You will be able to buy back TCS shares up to Rs 80,000 value.

OR

You can use Rs. 80,000 as margins to take any other position except TCS.

You cannot buy Rs. 400,000 worth of TCS shares (using Rs. 80,000 as margin @ 20%), unless you have additional margins over and above Rs. 80,000 here.

2. Using the sales proceeds from T1 investments

Like your stock investments, you can sell the T1 investments, i.e., stocks purchased on the previous day which are yet to be credited to your demat, and utilize 80% of the sell value of the proceeds to buy fresh stocks for delivery. Although, you will be only able to use 60% of the sell value for F&O.

Intraday profits can be utilized for fresh positions but only after they are settled. Your Neo fund balance will show your intraday profits only after they are settled by the exchange. The settlement of funds takes place after 2 trading days for equity and after one day for F&O.

If the T+2 day for equity and T+1 day for F&O happens to be a settlement holiday, then the intraday profits will be available on the next trading day.

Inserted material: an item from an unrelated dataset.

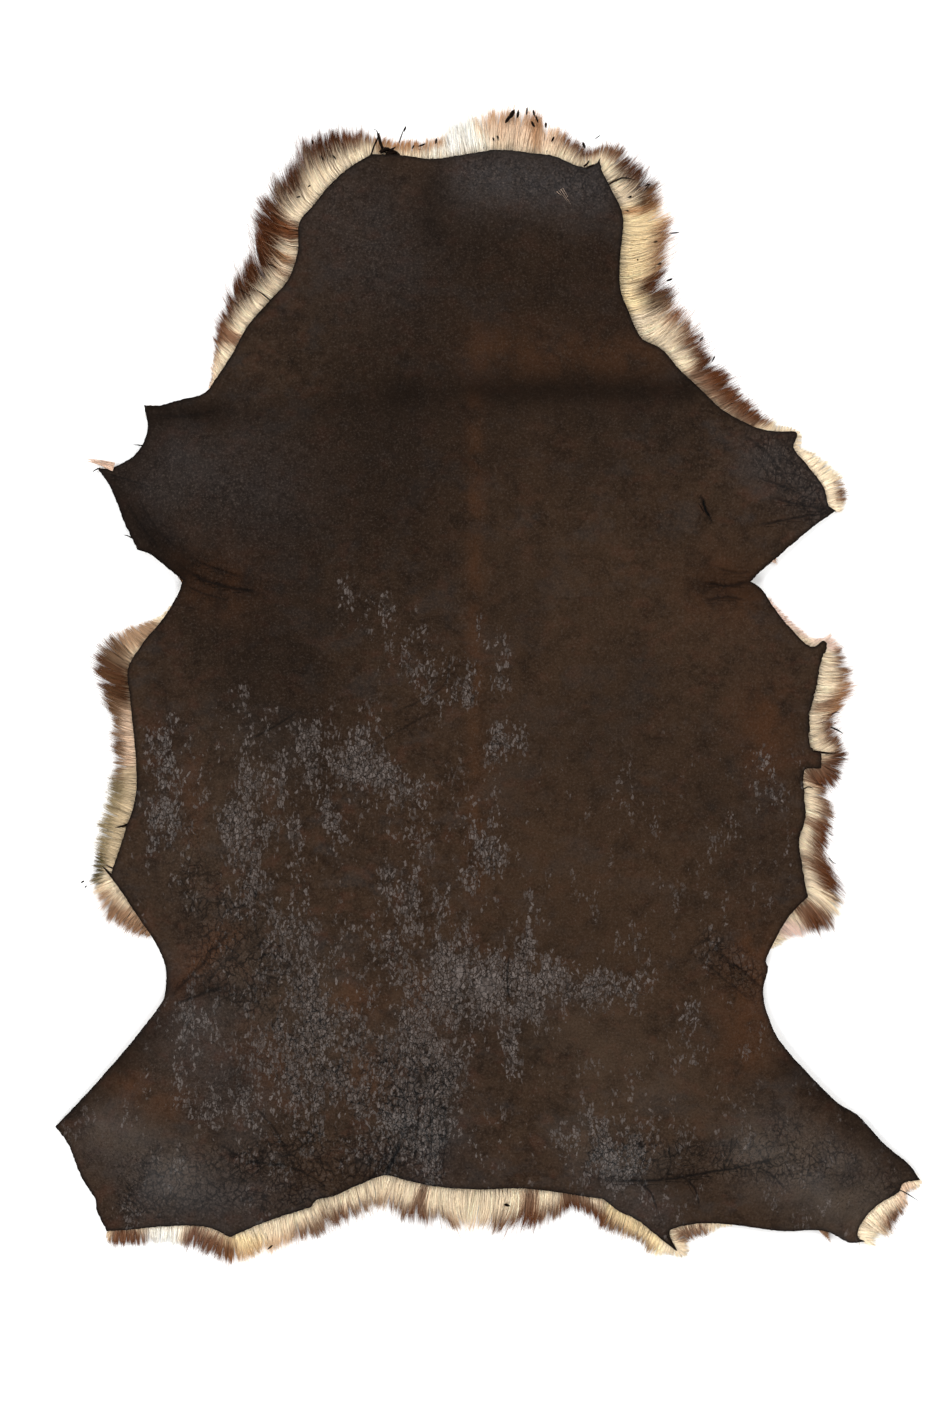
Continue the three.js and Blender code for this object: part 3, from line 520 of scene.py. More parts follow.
# Bits of bark and skin caught in the hair, each turned by so many degrees.
BITS = table("x y turn length width", [
    [-176, 543, 100, 4, 1.4], [-166, 527, 120, 5, 1.4], [-154, 528, 130, 5, 1.2], [-179, 499, 30, 3, 1.2],
    [-190, 488, 10, 4, 1.2], [6, 545, 120, 5, 1.8], [10, 547, 110, 5, 1.6], [24, 571, 60, 9, 3.4],
    [20, 566, 55, 8, 2.6], [30, 571, 80, 7, 2], [39, 574, 85, 7, 1.4], [46, 572, 100, 6, 1.6],
    [49, 566, 110, 7, 1.6], [45, 561, 120, 6, 2], [58, 560, 90, 5, 1.8], [65, 546, 60, 5, 1.8],
    [96, 540, 110, 6, 2], [110, 548, 35, 7, 0.9], [142, 488, 20, 4, 1.6], [144, 405, 10, 3, 1.4],
    [182, 405, 20, 6, 1.6], [187, 452, 5, 9, 1.2], [214, 346, 40, 5, 1.2], [226, 326, 60, 6, 1.2],
    [-52, 544, 80, 5, 1.8], [-83, 556, 70, 5, 1.2], [-66, 540, 20, 7, 1.4], [-75, 538, 60, 4, 1.2],
    [19, -522, 160, 5, 2.2], [-218, -564, 40, 6, 1.4], [168, 443, 10, 4, 1.2], [172, 421, 20, 4, 1.4],
    [150, 425, 90, 2, 1], [140, 474, 160, 3, 1.1], [-12, 535, 20, 3, 0.9], [-5, 537, 15, 3, 0.9],
    [58, 533, 40, 4, 1], [-406, -198, 30, 4, 1.4], [-403, -203, 50, 3, 1.1], [160, 500, 20, 5, 1.6],
])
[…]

3. Option sell credit can be only utilized to purchase options on the same trading day

While exiting your long/buy option positions or entering new write/short options, the proceeds of option premium can be utilized for only fresh long/buy option trades on the same trading day and only in the same segment. For example, you will be unable to use proceeds from equity options for currency on the same day transaction. However, these proceeds can be used for all other types of trades from the next trading day.